Every generous act and every perfect gift is from above, coming down from the Father of lights; with Him there is no variation or shadow cast by turning.
James 1:17 (HCSB)

The passage of John identifies the command of God (Word, Logos in Greek) as the person Jesus Christ.  It continues to describe how The Word was God and created all things.  Continuing the Bible says that the Word has "life in Him."  The "life was the light of men."  The light is not darkness.  It shines into the darkness. Spiritual darkness is the absence of spiritual light.  Evil is often equated with spiritual darkness.  Evil then is not so much a quality that is opposite the quality of good as it is the quality of being without God.  This is fundamental to our understanding of Good and evil.  Which I will have a chance to elaborate in future posts I am sure. 

Back to the second half of the dilemma we see a hint of why God created.  God commanded because goodness proceeded from His nature.  It also makes the second half a true statement.  If both halves of a proposed dilemma are true then it is by definition a false dilemma. 

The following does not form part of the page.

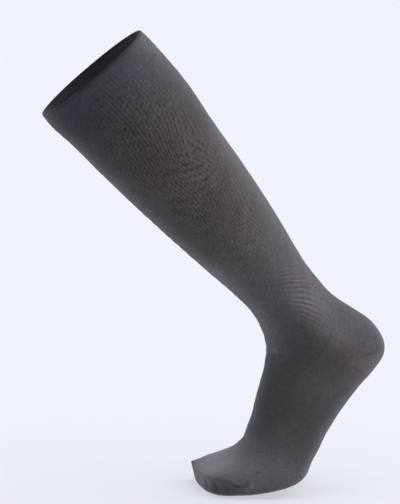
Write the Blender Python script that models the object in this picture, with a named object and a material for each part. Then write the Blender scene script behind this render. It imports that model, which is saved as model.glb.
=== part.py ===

By this point most have lost interest in the dilemma I am sure.  For those of you that read through my philosophical ramblings; Why?  ;-) and thank you for your readership.   In short the dilemma is best answered with a question, "What do you mean by morally good?" And then proceed from that point with the theist position that moral goodness is defined by God's nature, if the atheist is uncommitted.  The rational position for the atheist is that moral goodness does not exist and that goodness is an arbitrary or beneficial opinion of the individual or community that holds it.  The implication of this view is that all manner of evil can be justified because it is a matter of lack of benefit or opinion that it is evil.  But more on that later.